I asked Mitchell, who was born in Alberta, Canada, what it felt like to be in Laurel Canyon then—what brought her there, and why she stayed. “Well, prior to living in Laurel Canyon, I had been living in New York, in Chelsea, and it was noisy, and I was surrounded by gray concrete,” she said. “There was a concrete-block church there with a gold statue of a saint. Coming to California to look for a record deal with my then manager was like coming to the country, and Laurel Canyon was especially appealing to me because it was like where I came from. It was like the cottages at the lake, you know—it wasn’t adult housing. There was just something so warm and friendly and rustic about the Canyon,” she continued. “It was a beautiful place to me at the time, so I was happy to be there. It was a creative time. I was in a good relationship.”
It’s still important to Mitchell that the space she occupies reflects something about her aesthetic and her spirit. “I’m in a much bigger house now, which is good because I’ve turned it into an art gallery,” she told me. “I have lots of wall space to hang my paintings. I like to do my own decorating, and I like color around me, and both the little Laurel Canyon house and this house are very homey and comfortable.”
“Court and Spark.”
I became engrossed in Mitchell’s drawings while browsing the book—they’re vivid, intimate—but her handwritten lyrics and poems are just as revelatory. It’s hard not to think about art-making of any kind as an alchemical process, in which feelings and experiences go in and something else comes out. Whatever happens in between is mysterious, if not sublime: suddenly, an ordinary sensation is made beautiful. Our most profound writers do this work with ease, or at least appear to. Mitchell’s lyrics are never overworked or self-conscious, and she manages to be precise in her descriptions while remaining ambiguous about what’s right and what’s wrong; in her songs, the cures and the diseases are sometimes indistinguishable. She often characterizes romantic love as a kind of sublime balm—as the best way to dull the blues of living—but she is endlessly frank about its limitations and challenges. She is also funny and weird and playful, tinkering with language, pressing further into an image or scene. In “Matalla Moon”—named after a series of Neolithic sandstone caves on the Greek island of Crete, which Mitchell also writes about in her song “Carey”—she ends with a goofy, mischievous verse:
The asshole has me sleeping on the floor
All night small thieves run in and out the door
Rip us off for cheese
And all the dayold beanstew
They can score
I wondered how Mitchell went about turning those feelings—of gratitude, of ache, of displacement—into music, and if there are ever times in her life when she wished she might have been a little less tapped into them. Vulnerability can be generative, even therapeutic, but it can be scary, too. “At the beginning, I was a bit afraid that I was being too open,” she admitted. “Mostly it was the men around me, the other singer-songwriters that made me feel that way. You know, ‘Save something of yourself, Joni.’ Because they would never dare be that open, they made me feel slightly ashamed. But, as time rolls on and I get the feedback from the people who enjoyed the work, who saw themselves in it, I realized that anything that I felt was pretty universal, and so there was no real risk taken in baring my soul the way I did.”

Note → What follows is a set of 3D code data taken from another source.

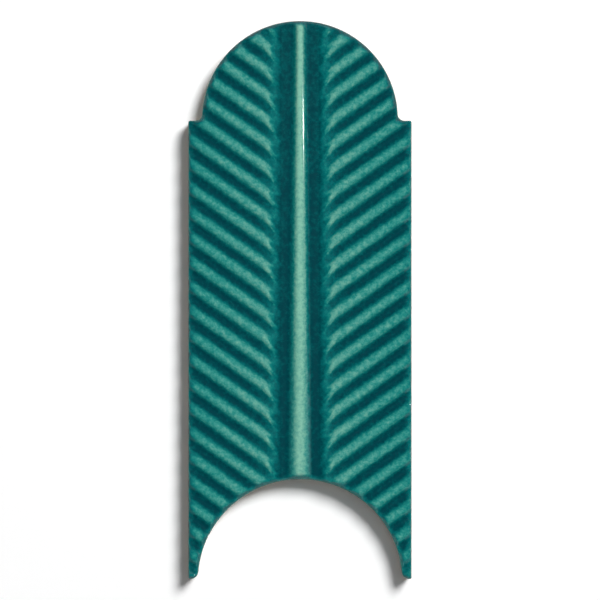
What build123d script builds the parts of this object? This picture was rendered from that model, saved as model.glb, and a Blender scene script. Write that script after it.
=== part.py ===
"""Leaf-shaped interlocking wall tile, one piece of pressed and glazed ceramic.

The tile lies on its back with its glazed face up. X is its width, Y its length with the
round head towards +Y, and Z its thickness. The origin is on the back, at the middle of
the bounding box. All sizes are in millimetres.
"""
from build123d import *
import os
from math import ceil, cos, radians, sin, sqrt, tan

# Overall size
width = 60.0
length = 150.0
thickness = 9.0

# Outline: a round head that nests in the hollow foot of the next tile in its column
joint = 1.2
shoulder_step = 3.7
shoulder_drop = 26.8
cove_radius = 1.8
tip_radius = 2.0
corner_radius = 0.5

# Levels above the back; the rib level is where the crests would meet over the midrib
rib_level = 8.7
arris_level = 5.8
flute_level_head = 7.0
flute_level_foot = 6.8

# Side ribs: round-backed, climbing outwards towards the head, in a field that falls
# gently from the midrib to the sides; the valleys run out upwards near the flute
ribs_per_module = 19
rib_height = 1.4
rib_angle = 35.0
rib_fall = 2.0
run_out_start = 10.5
run_out_slope = 9.0

# Midrib with a flute on each side of it; it widens from head to foot
midrib_crest_radius_head = 0.8
midrib_crest_radius_foot = 3.2
midrib_flank_angle_head = 54.0
midrib_flank_angle_foot = 38.0
midrib_root_radius = 1.0
flute_half_width = 5.0
flute_root_radius = 3.0
shoulder_slope = 22.0

# Rolled rim: how far it leans in by the top of the blank, and how far its arc bulges
arc_rim_width = 2.6
arc_rim_bulge = 0.3
side_rim_width = 1.2
side_rim_bulge = 0.2
back_chamfer = 0.4

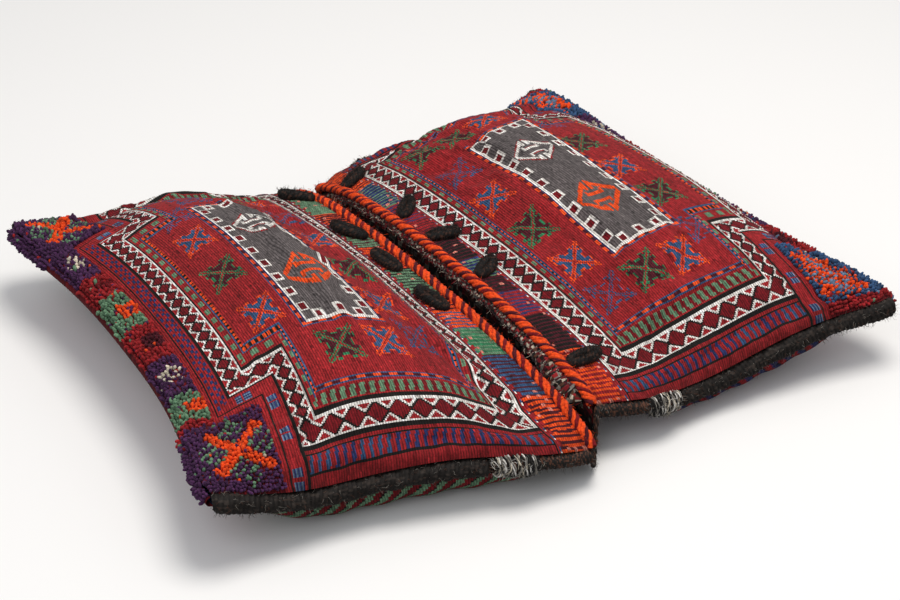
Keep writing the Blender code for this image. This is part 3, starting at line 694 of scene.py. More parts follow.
    def draw_rim_tabs(self, tabs, rib_height):
        """Overcast tabs between the frame and the rim."""
        s, a = self.along, self.across
        zone = s < MOUTH_FRAME[0] - 0.0010
        self.paint(zone, "black")
        self.paint(zone & (s < 0.0385), "brick", 0.0003)
        dashes = zone & (s < 0.0368) & (s > 0.0340)
        self.paint(dashes & (np.mod(a, 0.0130) < 0.0060), "blue", 0.0003)
        self.paint(dashes & (np.mod(a, 0.0130) < 0.0020), "ivory", 0.0003)
        band = zone & (s < 0.0330 + 0.0012 * np.sign(np.sin(a / 0.0021)))
        rib = np.mod(a + 0.0014 * soft_noise(a / 0.03, s / 0.02, 4), 0.0062) / 0.0062
        start = 0.0
        for end, light, dark in tabs:
            tab = band & (a >= start) & (a < end)
            self.paint(tab, dark)
            self.paint(tab & (rib < 0.42), light)
            start = end
        bulge = rib_height * (np.sin(math.pi * rib) ** 0.7) + 0.0004 * soft_noise(a / 0.004, s / 0.003, 5)
        self.lift = np.where(band, bulge, self.lift)
        speck = band & (hash_noise(np.floor(a / 0.0062), np.floor(s / 0.0040), seed=9) > 0.955)
        self.paint(speck & (rib > 0.2) & (rib < 0.8), "pink", rib_height + 0.0006)


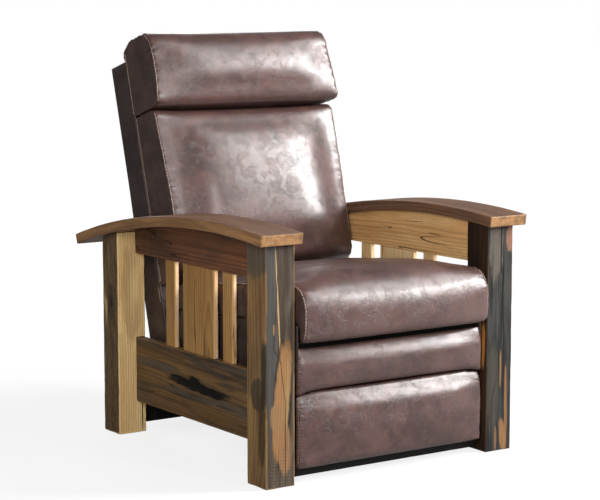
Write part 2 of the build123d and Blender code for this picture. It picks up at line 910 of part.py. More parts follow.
def build_back():
    screws = [back_screw(place) for place in back_screw_places()]
    nodes["back_brackets"] = pair(back_bracket())
    nodes["back_bracket_bolts"] = pair(group(screws))
    add_pair("back_stile", drilled(back_stile(), screws))
    top_rail_bottom = back_frame_height - back_cover_thickness - back_rail_height
    nodes["back_top_rail"] = back_rail(top_rail_bottom, stile_inner_x)
    nodes["back_middle_rail"] = back_rail(back_cushion_top, stile_inner_x)
    nodes["back_bottom_rail"] = back_rail(back_cushion_bottom - back_rail_height, back_bracket_x)
    nodes["back_webbing"] = back_straps()
    nodes["back_cover"] = back_cover()
    nodes["back_cushion"] = back_cushion()
    nodes["head_pillow"] = head_pillow()


build_frame()
build_mechanism()
build_footrest()
build_seat()
build_back()

os.makedirs("parts", exist_ok=True)
for name, shape in nodes.items():
    export_step(Pos(0, -floor_centre_y, 0) * shape, f"parts/{name}.step")
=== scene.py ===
import math

import bpy
import numpy as np
from mathutils import Matrix, Vector, noise
from mathutils.bvhtree import BVHTree


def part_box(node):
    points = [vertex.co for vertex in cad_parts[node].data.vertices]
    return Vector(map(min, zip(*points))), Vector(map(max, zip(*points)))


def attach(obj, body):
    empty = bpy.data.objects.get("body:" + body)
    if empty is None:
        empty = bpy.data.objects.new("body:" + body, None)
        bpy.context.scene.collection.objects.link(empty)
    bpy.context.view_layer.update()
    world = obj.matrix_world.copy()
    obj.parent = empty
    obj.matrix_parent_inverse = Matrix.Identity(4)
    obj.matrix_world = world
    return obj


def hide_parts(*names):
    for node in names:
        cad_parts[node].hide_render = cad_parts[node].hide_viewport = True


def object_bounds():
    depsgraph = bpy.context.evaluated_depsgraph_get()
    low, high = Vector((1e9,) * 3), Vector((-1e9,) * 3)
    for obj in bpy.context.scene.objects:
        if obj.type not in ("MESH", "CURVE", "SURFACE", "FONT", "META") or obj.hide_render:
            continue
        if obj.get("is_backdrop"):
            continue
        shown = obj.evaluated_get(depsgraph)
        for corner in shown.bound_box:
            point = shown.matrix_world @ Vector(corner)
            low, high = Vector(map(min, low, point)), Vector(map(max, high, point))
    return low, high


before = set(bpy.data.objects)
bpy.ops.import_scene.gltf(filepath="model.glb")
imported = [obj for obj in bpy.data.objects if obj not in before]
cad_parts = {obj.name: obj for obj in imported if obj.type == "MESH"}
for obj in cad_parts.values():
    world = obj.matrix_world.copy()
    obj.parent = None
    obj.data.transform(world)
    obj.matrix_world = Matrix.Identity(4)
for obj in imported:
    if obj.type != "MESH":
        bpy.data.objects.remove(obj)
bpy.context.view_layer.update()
scene = bpy.context.scene

# Sizes of the chair, in metres. SHIFT takes a place measured from the middle of the posts
# to the frame's origin.
POSTS_END = 0.4125
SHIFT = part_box("front_post_left")[0].y + POSTS_END
BOW_Y, BOW_TOP, BOW_RADIUS = -0.176 + SHIFT, 0.6515, 2.35
ARM_THICKNESS = 0.029
BOW_Z = BOW_TOP - BOW_RADIUS
SEAT_TILT = math.radians(3.9)
BACK_LEAN = math.radians(15.9)
SEAT_FRONT_Y, SEAT_LENGTH = -0.405, 0.61
SEAT_REAR_Y = SEAT_FRONT_Y + SEAT_LENGTH * math.cos(SEAT_TILT)
BACK_FOOT = Vector((0, SEAT_REAR_Y + 0.1344 + SHIFT, 0.4 - SEAT_LENGTH * math.sin(SEAT_TILT) - 0.0855))
BACK_HALF = 0.292
PILLOW_HALF = 0.297
SEAT_HALF = 0.296
PAD_HALF = 0.2945
SWELL = 1.0
FOLDS = 0.12  # share of the simulated folds that is kept

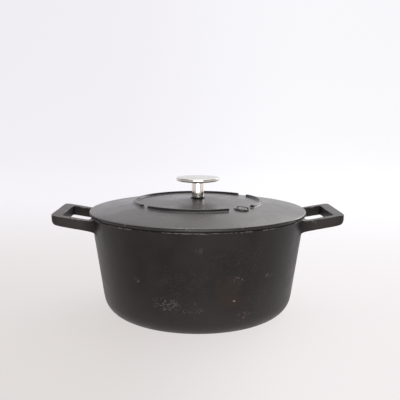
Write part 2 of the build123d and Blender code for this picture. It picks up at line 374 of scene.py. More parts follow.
class Effects:
    """Shader node groups that several finishes share, each made once."""

    def __init__(self) -> None:
        """Build every group."""
        self.grain = self._grain()
        self.edge = self._edge()
        self.patch = self._patch()
        self.scribble = self._scribble()
        self.turned = self._turned()

    @staticmethod
    def _grain() -> bpy.types.NodeTree:
        """Sand-cast skin: fine pebbling with a slow swell, and cloudy mottling.

        Returns:
            The group, giving a height, the mottling and a scatter of specks.
        """
        takes = {
            "Vector": ("Vector", None), "Pebble size": ("Float", 900.0), "Swell": ("Float", 0.5),
        }
        graph, given, result = new_group("Cast grain", takes, ("Height", "Mottle", "Speck"))
        vector = given.outputs["Vector"]
        pebbles = graph.noise(vector, given.outputs["Pebble size"], 3.0)
        swell = graph.math("MULTIPLY", graph.noise(vector, 45.0, 2.0), given.outputs["Swell"])
        height = graph.math("ADD", pebbles, swell)
        mottle = graph.fade(graph.noise(vector, 28.0, 6.0, 0.6), 0.3, 0.7)
        speck = graph.fade(graph.noise(vector, 420.0, 2.0), 0.68, 0.78)
        for label, value in (("Height", height), ("Mottle", mottle), ("Speck", speck)):
            graph.tree.links.new(value, result.inputs[label])
        return graph.tree

    @staticmethod
    def _edge() -> bpy.types.NodeTree:
        """Broken wear along edges that a mask picks out.

        Returns:
            The group, giving the mask of bare metal.
        """
        takes = {"Vector": ("Vector", None), "Edge": ("Float", 0.0), "Amount": ("Float", 0.5)}
        graph, given, result = new_group("Edge wear", takes, ("Mask",))
        chips = graph.noise(given.outputs["Vector"], 260.0, 5.0, 0.4)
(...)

A handful of young and successful pop singers—Harry Styles, Taylor Swift, Lana Del Rey—have released music that is either explicitly indebted to Mitchell’s discography or shares its spirit and intention. Her particular poetry has trickled down in extraordinary ways. “Morning Glory on the Vine” feels like an extension of Mitchell’s already considerable reach—it’s a way of better understanding what she found beautiful, and worth holding onto. It is also a reassuring, almost palliative object on its own: these drawings and writings, arranged so artfully and carefully, feel like an anchor in an increasingly unsteady world. They worked that way for Mitchell, and now she hopes they’ll work that way for us.